I'm a good pattern matcher, fitting things together, as a variant on troubleshooting. There are some success patterns in that
searching - hunter – gathering needs matching, such as searching for software.
Software outfits have 'outsourced' standard libraries and all kinds
of special libraries and databases and so on to other outfits for a
long time. Evaluating commercial software and open source software,
is akin to looking at the thinking patterns of the people who created
the software.
Of course that's only a starter step. Here's a very very common pattern:
1. Org. has weak systems, maybe call it a progress barrier, and decides to try something new.

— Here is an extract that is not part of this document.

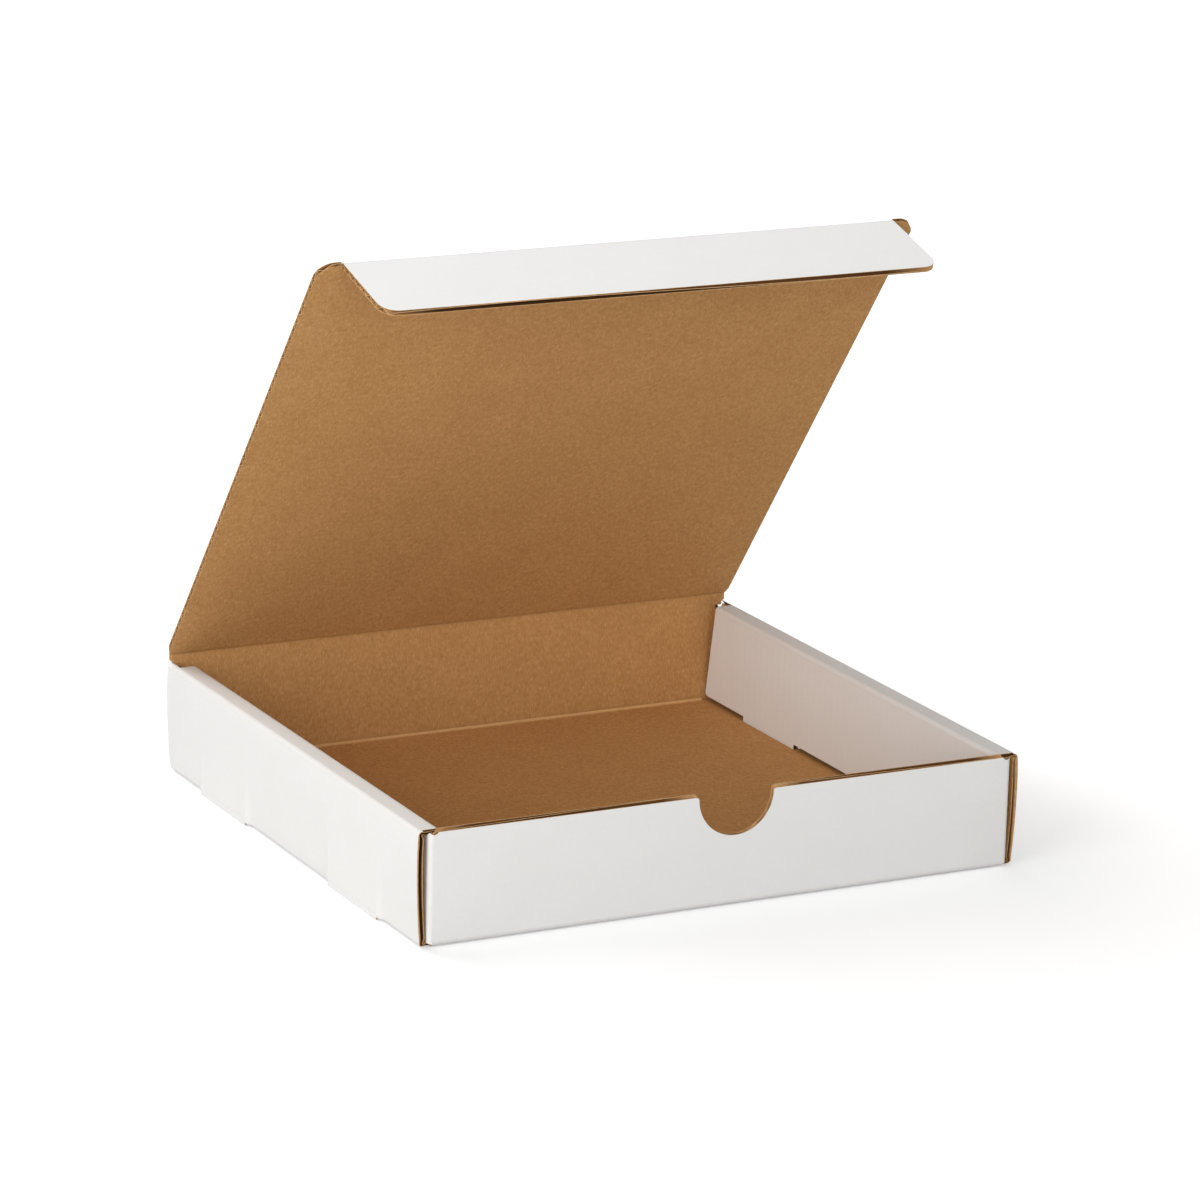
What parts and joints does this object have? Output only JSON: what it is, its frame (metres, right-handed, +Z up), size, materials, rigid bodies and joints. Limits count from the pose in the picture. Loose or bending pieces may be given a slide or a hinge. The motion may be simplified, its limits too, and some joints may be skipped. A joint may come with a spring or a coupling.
{
  "type": "document mailing box",
  "caption": "Shallow folded corrugated box with roll-over side walls, a thumb notch in front, and a hinged lid with a tuck flap.",
  "frame": {"origin": "middle of the tray's footprint, on the surface that the box stands on", "axes": "+X along the width, to the right seen from the front; -Y towards the front wall with the thumb notch; +Z up"},
  "size_m": [0.33, 0.311, 0.3059],
  "materials": {
    "tray_board": "white liner outside, bare brown inside",
    "lid_board": "white liner outside, bare brown inside",
    "tuck_board": "white liner outside, bare brown inside"
  },
  "bodies": {
    "tray": {"tray": "tray_board"},
    "lid": {"lid": "lid_board"},
    "tuck_flap": {"tuck_flap": "tuck_board"}
  },
  "joints": [
    {"name": "lid_hinge", "type": "hinge", "parent": "tray", "child": "lid", "pos_m": [0, 0.1555, 0.0635], "axis": [-1, 0, 0], "range_deg": [-52.5, 124.5]},
    {"name": "tuck_crease", "type": "hinge", "parent": "lid", "child": "tuck_flap", "pos_m": [0, -0.03048, 0.30587], "axis": [1, 0, 0], "range_deg": [-68.5, 29]}
  ],
  "couplings": [
    {"joint": "tuck_crease", "follows": "lid_hinge", "ratio": -0.55}
  ]
}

2. Trial xxx (name your flavour: lean, TPS, Scrum, agile, donuts, wazzit, ... )
3. The trial just skates across the surface. The instant fix, instant food thing.

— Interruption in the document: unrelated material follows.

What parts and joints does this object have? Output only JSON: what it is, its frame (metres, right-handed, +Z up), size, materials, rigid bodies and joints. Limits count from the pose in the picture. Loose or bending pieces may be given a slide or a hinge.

4. Some time later. Abandon trial. xxx is no good - it's just a fad, or whatever.
5. Go to step 2.
We need to step in, to actually do, in enough depth to make a difference. The agile pattern shows results fast, fast success and fast failure. It cycles 1. to 5. faster, until something gives, to allow a few things going through the progress barrier. Such steps to success are often beyond logic, rubbing against socio-cultural barriers until a door opens.

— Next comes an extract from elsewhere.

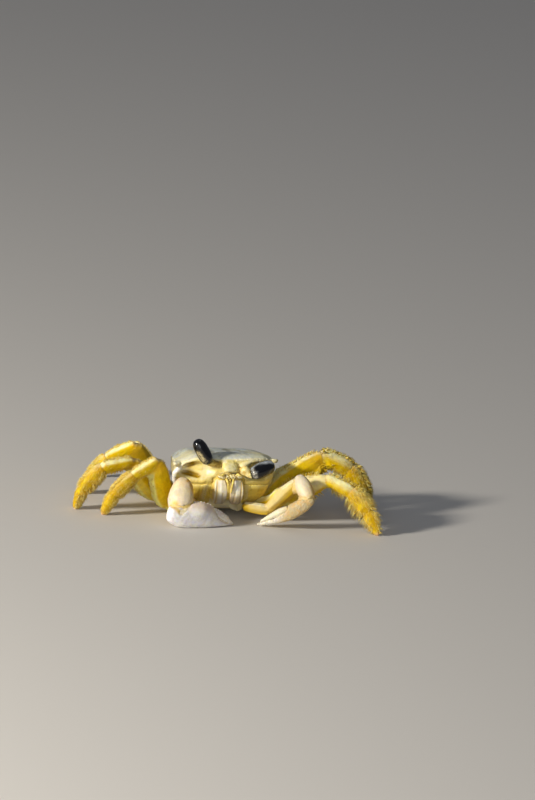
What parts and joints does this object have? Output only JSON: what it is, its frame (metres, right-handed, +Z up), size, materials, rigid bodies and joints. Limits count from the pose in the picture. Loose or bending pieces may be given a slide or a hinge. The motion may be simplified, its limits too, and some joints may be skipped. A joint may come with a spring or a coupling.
{
  "type": "ghost crab",
  "caption": "Life-size ghost crab at rest, low on bent yellow legs, its pale claws folded before its mouth, one stalked eye raised and the other folded in its socket.",
  "frame": {"origin": "on the floor, at the middle of the footprint of the claws and legs", "axes": "+X towards the crab's left side, -Y the way it faces, +Z up from the floor"},
  "size_m": [0.1208, 0.0758, 0.0302],
  "materials": {
    "carapace": "satin, finely granular, greyish green with pale cream edges",
    "face": "satin yellow shell",
    "underside": "smooth pale cream shell",
    "mouthparts": "smooth pale cream shell with yellow edges",
    "eyestalks": "smooth pale shell",
    "eyes": "polished black with pale flecks on the stalk side",
    "claw_arms": "satin yellow shell, paler above",
    "claws": "satin white shell with a beaded surface",
    "legs": "satin golden yellow shell with paler joints",
    "hairs": "fine golden bristles"
  },
  "bodies": {
    "root": {"carapace": "carapace", "cheek_left": "face", "cheek_right": "face", "sternum": "underside", "abdomen": "underside", "maxilliped_left": "mouthparts", "maxilliped_right": "mouthparts", "epistome": "face", "eyestalk_right": "eyestalks", "eye_right": "eyes", "eyestalk_left": "eyestalks", "eye_left": "eyes", "claw_right_merus": "claw_arms", "claw_right_carpus": "claws", "claw_right_hand": "claws", "claw_right_finger": "claws", "claw_left_merus": "claw_arms", "claw_left_carpus": "claws", "claw_left_hand": "claws", "claw_left_finger": "claws", "leg_right_1_merus": "legs", "leg_right_1_carpus": "legs", "leg_right_1_propodus": "legs", "leg_right_1_dactylus": "legs", "leg_right_2_merus": "legs", "leg_right_2_carpus": "legs", "leg_right_2_propodus": "legs", "leg_right_2_dactylus": "legs", "leg_right_3_merus": "legs", "leg_right_3_carpus": "legs", "leg_right_3_propodus": "legs", "leg_right_3_dactylus": "legs", "leg_right_4_merus": "legs", "leg_right_4_carpus": "legs", "leg_right_4_propodus": "legs", "leg_right_4_dactylus": "legs", "leg_left_1_merus": "legs", "leg_left_1_carpus": "legs", "leg_left_1_propodus": "legs", "leg_left_1_dactylus": "legs", "leg_left_2_merus": "legs", "leg_left_2_carpus": "legs", "leg_left_2_propodus": "legs", "leg_left_2_dactylus": "legs", "leg_left_3_merus": "legs", "leg_left_3_carpus": "legs", "leg_left_3_propodus": "legs", "leg_left_3_dactylus": "legs", "leg_left_4_merus": "legs", "leg_left_4_carpus": "legs", "leg_left_4_propodus": "legs", "leg_left_4_dactylus": "legs"}
  },
  "joints": []
}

"For every one of our failures, we
had spreadsheets that looked awesome." -- Intuit founder Scott
Cook
In China I started up some schools,
helped refresh schools, in buyout re-starts, inspected all kinds of
products and factories and watched products going into containers. I
also consulted on various things. With the downturn, I was there when
a whole lot of things died. People just got on planes and left the
country, abandoning whole factories and enterprises. A Chinese
pattern is to let something die, then regrow it again later when the
'spring season' comes around again. Allied with that is the
propensity to keep trying. Plant new seeds for new products and new
operations, some die and some live, learn from the process and keep
going. That's a pattern to follow when outsourcing to China. And beyond.
My Consulting offers:
An outside look in
Change processing
Opportunity – Crisis handling
Cultural awareness
The China Factor – outsourcing,
extending, BOT
Interpersonal skills
Exploration
Many people and many businesses bump
into a 'progress barrier,' as in the diagram below. A bunch of things interact like a net or mesh to hold things and people back, they build up and swamp progress. A few people
and some businesses slip through. For individuals success lies in
following their high performance pattern, and it's a good bet for
business too. You may have your niche now, and you really need an
awareness of your 'future niche' where you might slip through to be
more successful. You also need awareness, adaptability, and tolerance
to create your ongoing future – most outfits cut-off some part of
their future, then shrivel and die, leaving no future.

Very often the answer does not lie in
taking a course or getting a new computer system or getting a new
hotshot boss or consultant. It lies in generalizing the answer into a
way of approaching things. The tree pattern in “How Agile works” is
basic strategy. It's success lies in changing to a new way - new
products, new sales methods, whatever - when needed. The success
pattern lives in adopting a strategic blurry map of futures and
adjusting well as one future becomes real. The idea is to be vaguely
right instead of precisely wrong.
My forte often shows in noticing
things, in learning fast, in showing then adopting an agile
entrepreneurial pattern.
I'm computer adept in that my
intelligence extends beyond my fingertips, through the keyboard,
flowing into our web of resources. I use my mind and my computer and
the living web of connections as an interactive team.
I grew up doing things in our
family-business, using machinery and fixing machinery, so I tend to
roll up my sleeves and to wade into things. That's a good pattern for
learning about things, for consulting.
Later I learned to stand back, fade
into the background, and let things and people develop. That's a
coaching model, a learning model that matches observing software
users when debugging or writing new software. It matches the
servant-leader pattern. It's a yin pattern that matches the yang
'wade into things' pattern.
I tend to work on ways ahead, things
that work. Natural patterns suggest solutions if we find them and use
them. Solutions-Focused thinking and the agile entrepreneurial
pattern tend to discard the problems and to find new solutions,
better ways ahead. Bit by bit improving things, with agile cycling
back reviewing, ensuring the gains are learnings towards the end
goal/solution.
If you are a hunter, it's a hunting pattern. If you're a general, it's the pattern your troops follow filtering through and beyond enemy lines.